Construire le registre permet aussi de cerner les écarts entre l’existant et les exigences du RGPD. Il est alors possible d’identifier les actions à mener pour entrer en conformité. Pour définir leur priorité, il faut établir une étude d’impact sur la vie privée (EIVP). Elle fixera le risque que ces traitements font peser sur les droits et libertés des personnes concernées (voir point 4). «Typiquement, explique Céline Craipeau, cette phase permet de savoir si des données personnelles sont stockées aux États-Unis, de vérifier si l’entreprise concernée adhère au système américain Privacy Shield ou de mettre en place les clauses contractuelles prévues par la Cnil.» Les premières actions ne sont pas toutes très longues à mettre en œuvre, souligne de son côté Manuela Pacaud, directrice générale Business de Mediapost Communication. «Des actions simples et visibles, des "quick-win", doivent être menés avant le 25 mai, comme la mise à jour des mentions légales, la sécurisation du recueil de consentement, la modification des contrats des sous-traitants, des clients et des salariés, la création du registre des traitements, la documentation des procédures et la sensibilisation des salariés», détaille-t-elle.

 

4. Gérer les risques

Les traitements de données personnelles «susceptibles d’engendrer des risques élevés pour les droits et libertés des personnes concernées» requièrent donc une étude d’impact sur la vie privée (EIVP) de la part de l'entreprise (en anglais, Privacy Impact Assessment ou PIA). La Cnil prévoit de publier une liste des traitements qui exigent une EIVP et met déjà à la disposition des professionnels un logiciel libre afin qu’ils puissent procéder à cette évaluation.

 

5. Réviser les processus internes

Se conformer au RGPD va aussi exiger une refonte de certains processus internes. Désormais, les sous-traitants sont aussi tenus d’être en conformité. Les entreprises doivent donc réviser les contrats mais aussi vérifier que leurs sous-traitants ont pris les mesures nécessaires pour se conformer aux exigences du RGPD. Le recueil du consentement des personnes constitue un enjeu particulièrement déterminant (voir encadré). Selon Manuela Pacaud, le RGPD n’est pas une étape à franchir mais une culture à installer: «Après le 25 mai, l’enjeu clé sera d’installer la conformité dans le temps en pilotant des chantiers au long cours pour, par exemple, gérer les droits et habilitations en fonction des arrivées et départs des salariés, ou mettre à jour la description des traitements dans le registre.»

 

6. Documenter la conformité

Hormis les documents et procédures obligatoires prévues (registre des traitements, notification des failles de sécurité aux autorités et aux personnes concernées...), les entreprises doivent aussi documenter tous les processus assurant la conformité. Ces éléments serviront en cas de contrôle pour attester de la démarche.

3 questions à...

 

Jalna Soulage, consultant data de Cheetah Digital (ex-Experian Marketing Services)

 

Comment gérer la validité des consentements?

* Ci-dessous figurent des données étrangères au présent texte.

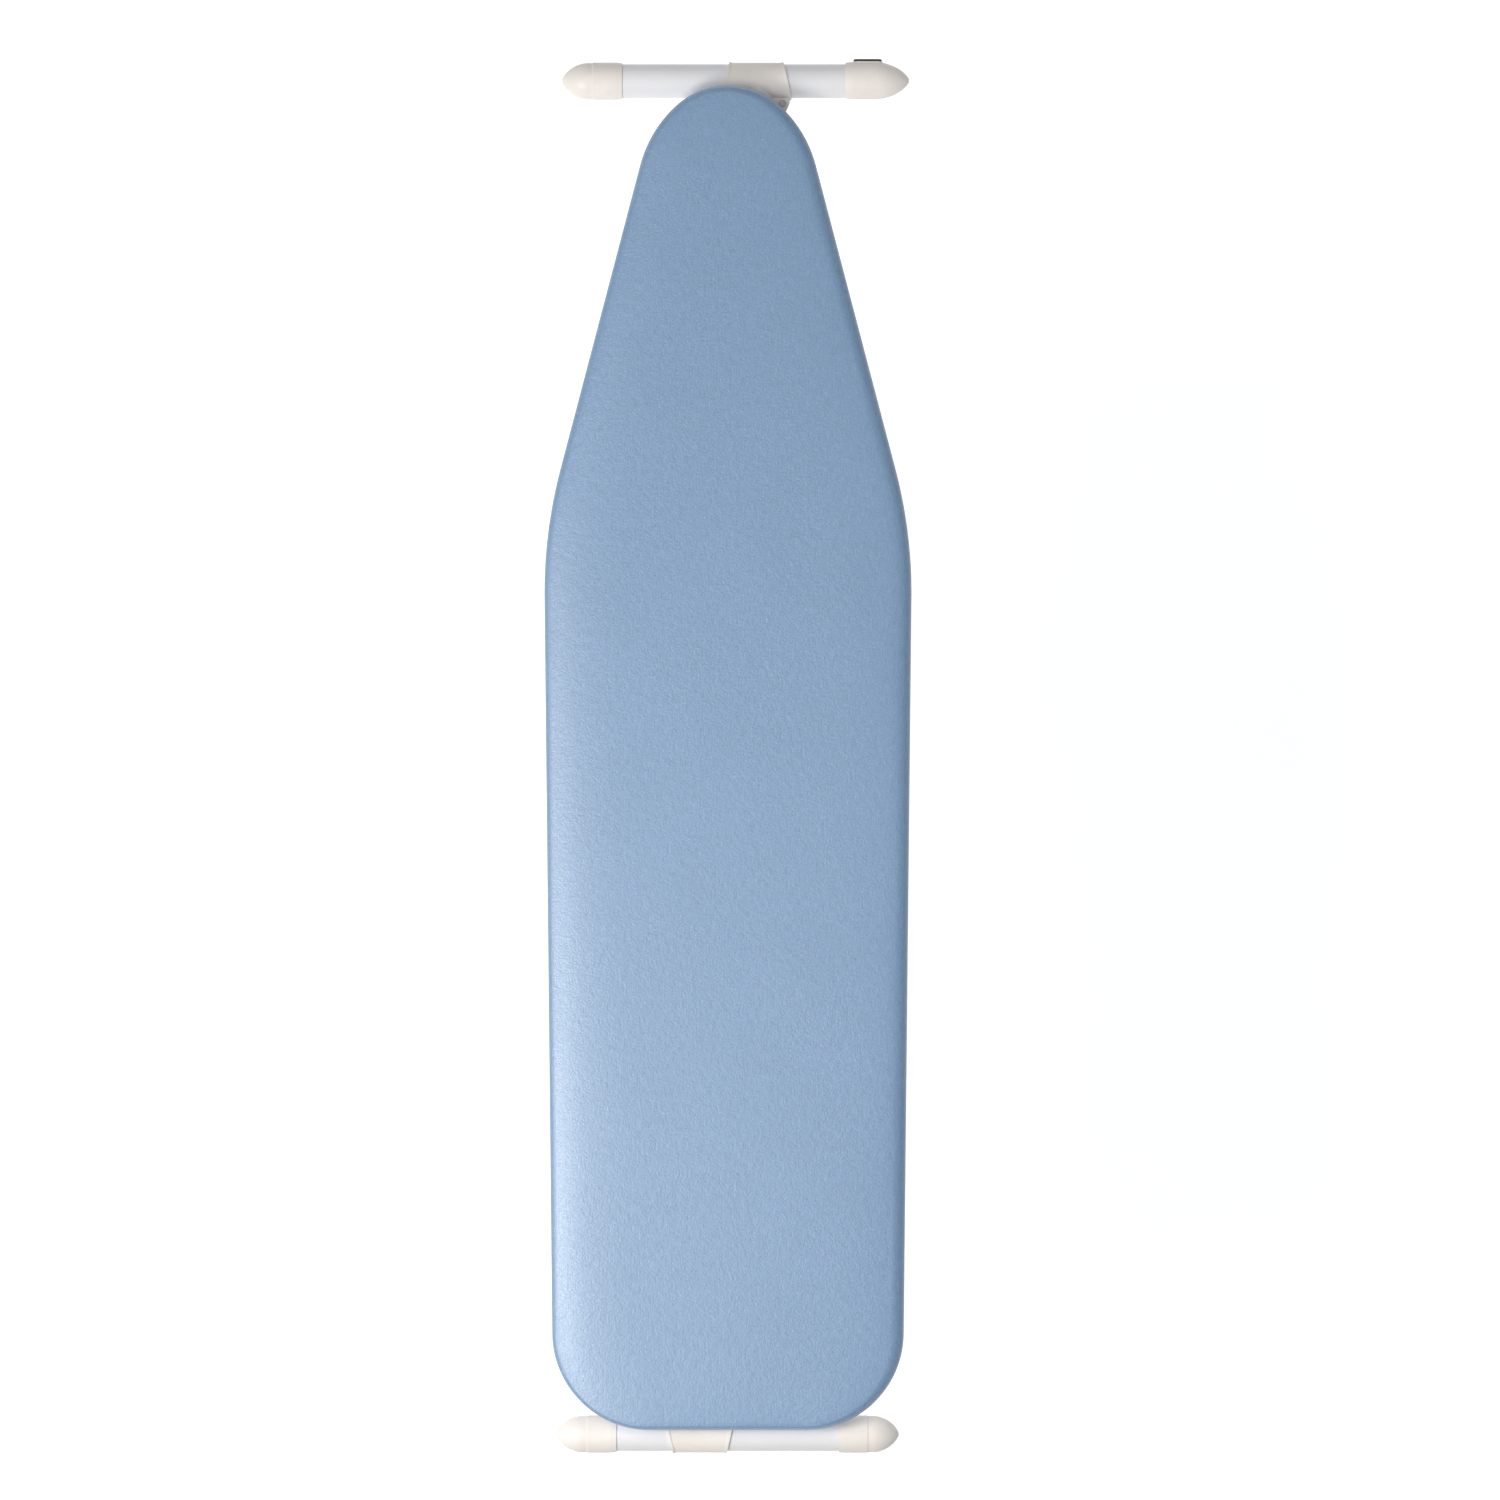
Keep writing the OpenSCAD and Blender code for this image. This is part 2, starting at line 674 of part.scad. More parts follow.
// Two rods at the ends of the flat, from one distance off the bar's axis to another
module level_rods(r, y0, y1) {
    for (z = level_ends) y_rod(r, y0, y1, 0, z);
}

module levelling_cap(middle) {
    mouth_r = foot_r + 1;
    swell = 10;
    dome = 33;
    color("antiquewhite") at_levelling_cap(middle) difference() {
        union() {
            translate([0, level_offset, 0]) rotate_extrude() polygon(concat(
                [[0, 0], [mouth_r, 0]],
                [for (i = [1 : 5]) [mouth_r + (cap_r - mouth_r) * sin(i * 18), swell * i / 5]],
                dome_points(cap_r, level_len - dome, level_len)));
            hull() level_rods(level_land_r, 0, level_land_y);
        }
        cap_hollow(bar_in_level);
        level_rods(stud_r + gap / 2, level_land_y - stud_len, level_land_y + stud_len);
    }
}

// Rubber strip pressed into the levelling cap's flat
module levelling_pad(middle) {
    pad_r = level_land_r - 1;
    tread_r = pad_r - 0.6;
    base = level_land_y + gap / 2;
    color("dimgray") at_levelling_cap(middle) union() {
        hull() {
            level_rods(pad_r, base, base + level_pad_h - 0.6);
            level_rods(tread_r, base, base + level_pad_h);
        }
        level_rods(stud_r, base - stud_len, base + level_pad_h / 2);
    }
}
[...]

Nous recommandons de passer en revue l’ensemble des bases de données pour vérifier la validité du recueil du consentement. Six facteurs, par ordre décroissant d’importance, permettent de déterminer le risque : le niveau de consentement, le type de preuve disponible, la date d'engagement du dernier e-mail, la date de la dernière visite sur le web, le type de consentement et la date d'inscription.

 

Comment procéder à leur actualisation?

L’actualisation du consentement peut suivre différentes stratégies. Une actualisation «soft» peut surgir dans la phase de paiement en ligne, avec un bloc de contenu expliquant la réglementation et demandant de nouveau le consentement. Les consentements présentant un risque plus élevé, provenant de compétitions ou obtenus avec des incitations, exigent une autre démarche. Cela peut passer par un courrier postal ou un SMS si les personnes l’ont autorisé, qui les invite à visiter le site ou à scanner un QR code afin d’actualiser leur consentement.

 

Que risque l’entreprise?

Les sanctions ne sont pas à prendre à la légère. Au Royaume-Uni, la chaîne de pubs Wetherspoon a préféré détruire une base de plus de 600000 e-mails, qui n'aurait pas été conforme avec le RGPD, plutôt que de continuer à les utiliser et ainsi prendre le risque d'avoir à payer une amende [jusqu'à 4% du chiffre d'affaires mondial].